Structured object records
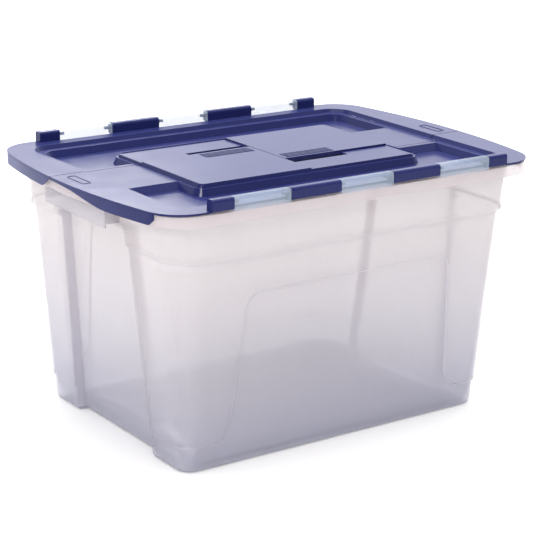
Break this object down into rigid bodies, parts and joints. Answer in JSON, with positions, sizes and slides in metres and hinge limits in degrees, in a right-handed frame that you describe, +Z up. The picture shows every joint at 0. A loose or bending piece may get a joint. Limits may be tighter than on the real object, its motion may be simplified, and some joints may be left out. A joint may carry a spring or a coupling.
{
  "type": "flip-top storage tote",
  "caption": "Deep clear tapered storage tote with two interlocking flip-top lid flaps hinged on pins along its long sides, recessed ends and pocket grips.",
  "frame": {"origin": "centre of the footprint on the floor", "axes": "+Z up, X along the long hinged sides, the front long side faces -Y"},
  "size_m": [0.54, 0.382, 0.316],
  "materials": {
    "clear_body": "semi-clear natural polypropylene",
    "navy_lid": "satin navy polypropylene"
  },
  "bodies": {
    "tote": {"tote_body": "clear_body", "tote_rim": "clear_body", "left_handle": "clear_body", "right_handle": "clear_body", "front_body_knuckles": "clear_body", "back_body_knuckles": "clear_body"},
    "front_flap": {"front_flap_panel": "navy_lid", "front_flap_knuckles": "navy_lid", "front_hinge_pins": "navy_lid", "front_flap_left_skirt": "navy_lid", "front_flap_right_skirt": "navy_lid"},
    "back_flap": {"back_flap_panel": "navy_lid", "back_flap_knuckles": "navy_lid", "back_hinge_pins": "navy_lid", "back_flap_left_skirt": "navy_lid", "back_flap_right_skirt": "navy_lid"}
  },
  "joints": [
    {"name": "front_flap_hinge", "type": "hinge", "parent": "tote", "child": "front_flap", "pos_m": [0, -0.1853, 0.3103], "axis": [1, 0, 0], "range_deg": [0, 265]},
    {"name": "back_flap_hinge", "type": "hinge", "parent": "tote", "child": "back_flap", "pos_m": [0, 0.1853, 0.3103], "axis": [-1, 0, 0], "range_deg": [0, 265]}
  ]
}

==

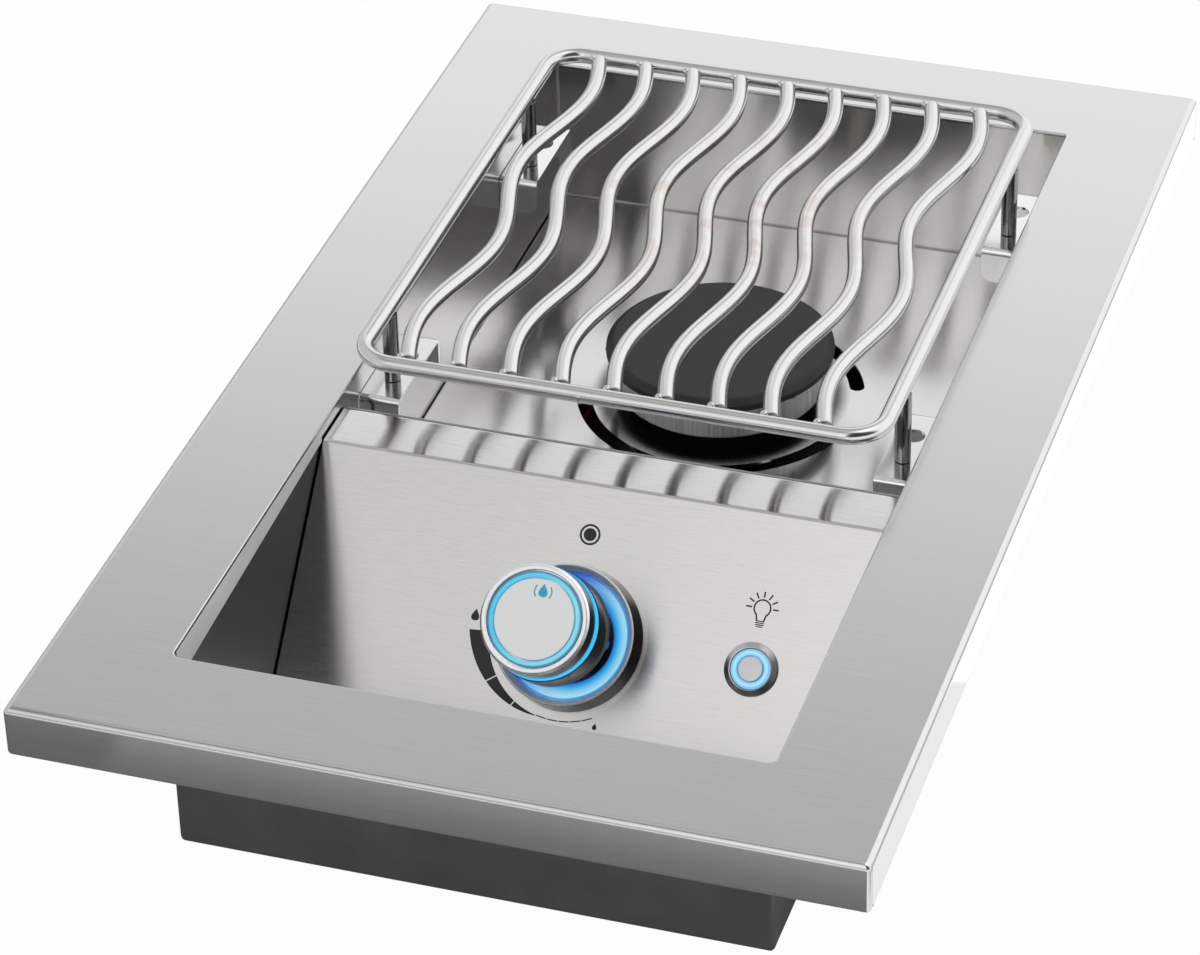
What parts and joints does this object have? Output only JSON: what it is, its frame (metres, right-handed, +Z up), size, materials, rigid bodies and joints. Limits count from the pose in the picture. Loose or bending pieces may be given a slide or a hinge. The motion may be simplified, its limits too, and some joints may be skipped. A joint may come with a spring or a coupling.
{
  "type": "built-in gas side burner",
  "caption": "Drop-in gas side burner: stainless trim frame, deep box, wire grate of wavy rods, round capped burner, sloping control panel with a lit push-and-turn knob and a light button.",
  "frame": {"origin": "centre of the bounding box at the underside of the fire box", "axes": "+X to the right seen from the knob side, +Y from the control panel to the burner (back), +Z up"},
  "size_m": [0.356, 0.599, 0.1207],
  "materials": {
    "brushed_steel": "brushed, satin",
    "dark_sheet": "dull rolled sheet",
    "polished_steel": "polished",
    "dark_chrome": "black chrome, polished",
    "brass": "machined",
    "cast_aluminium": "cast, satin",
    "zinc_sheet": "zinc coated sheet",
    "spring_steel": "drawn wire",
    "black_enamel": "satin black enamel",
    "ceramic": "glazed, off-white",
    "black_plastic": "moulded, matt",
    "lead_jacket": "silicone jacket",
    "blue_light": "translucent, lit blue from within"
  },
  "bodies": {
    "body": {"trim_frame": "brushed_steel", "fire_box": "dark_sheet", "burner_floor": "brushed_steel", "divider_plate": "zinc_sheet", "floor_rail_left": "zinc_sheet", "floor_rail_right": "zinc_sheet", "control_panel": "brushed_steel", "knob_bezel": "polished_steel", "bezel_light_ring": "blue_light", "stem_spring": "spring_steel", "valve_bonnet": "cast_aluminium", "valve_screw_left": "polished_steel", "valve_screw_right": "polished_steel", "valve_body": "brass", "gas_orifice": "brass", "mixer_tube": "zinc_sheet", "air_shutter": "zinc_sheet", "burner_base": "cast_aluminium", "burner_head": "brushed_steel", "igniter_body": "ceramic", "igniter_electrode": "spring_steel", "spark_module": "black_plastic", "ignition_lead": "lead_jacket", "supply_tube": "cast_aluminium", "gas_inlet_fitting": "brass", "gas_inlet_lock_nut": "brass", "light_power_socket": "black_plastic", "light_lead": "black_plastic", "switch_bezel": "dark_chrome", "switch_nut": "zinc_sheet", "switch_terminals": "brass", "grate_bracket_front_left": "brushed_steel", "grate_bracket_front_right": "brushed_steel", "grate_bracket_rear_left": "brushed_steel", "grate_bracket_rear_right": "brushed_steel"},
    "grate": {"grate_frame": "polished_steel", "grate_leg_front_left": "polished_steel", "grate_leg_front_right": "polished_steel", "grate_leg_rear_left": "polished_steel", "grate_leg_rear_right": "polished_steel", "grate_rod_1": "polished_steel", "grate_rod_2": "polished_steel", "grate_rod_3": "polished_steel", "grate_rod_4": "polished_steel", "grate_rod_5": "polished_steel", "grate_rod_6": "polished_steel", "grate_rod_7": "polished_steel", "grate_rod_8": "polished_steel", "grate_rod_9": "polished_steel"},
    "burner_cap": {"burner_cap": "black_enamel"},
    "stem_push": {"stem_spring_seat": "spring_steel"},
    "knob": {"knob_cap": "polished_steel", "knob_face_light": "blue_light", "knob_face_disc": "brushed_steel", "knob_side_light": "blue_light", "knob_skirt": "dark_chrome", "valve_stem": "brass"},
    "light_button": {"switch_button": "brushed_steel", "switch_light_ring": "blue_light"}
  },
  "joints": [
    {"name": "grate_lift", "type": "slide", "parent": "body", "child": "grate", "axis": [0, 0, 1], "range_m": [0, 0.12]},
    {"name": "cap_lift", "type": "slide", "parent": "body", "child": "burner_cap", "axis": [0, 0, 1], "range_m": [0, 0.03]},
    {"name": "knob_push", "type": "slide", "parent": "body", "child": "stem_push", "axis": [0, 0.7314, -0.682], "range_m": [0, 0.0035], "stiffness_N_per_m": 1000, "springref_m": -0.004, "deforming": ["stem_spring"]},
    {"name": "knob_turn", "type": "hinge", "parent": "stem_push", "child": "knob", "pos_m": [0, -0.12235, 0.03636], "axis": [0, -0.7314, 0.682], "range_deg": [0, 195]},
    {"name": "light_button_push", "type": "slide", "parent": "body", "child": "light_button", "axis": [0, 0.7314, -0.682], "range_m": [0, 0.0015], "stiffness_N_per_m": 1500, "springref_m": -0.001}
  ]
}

== AIM OF THE TASK ==
What is the number of lines in this material that hold the string "parts"? Answer with that number only.

== COMPLETED TASK ==
2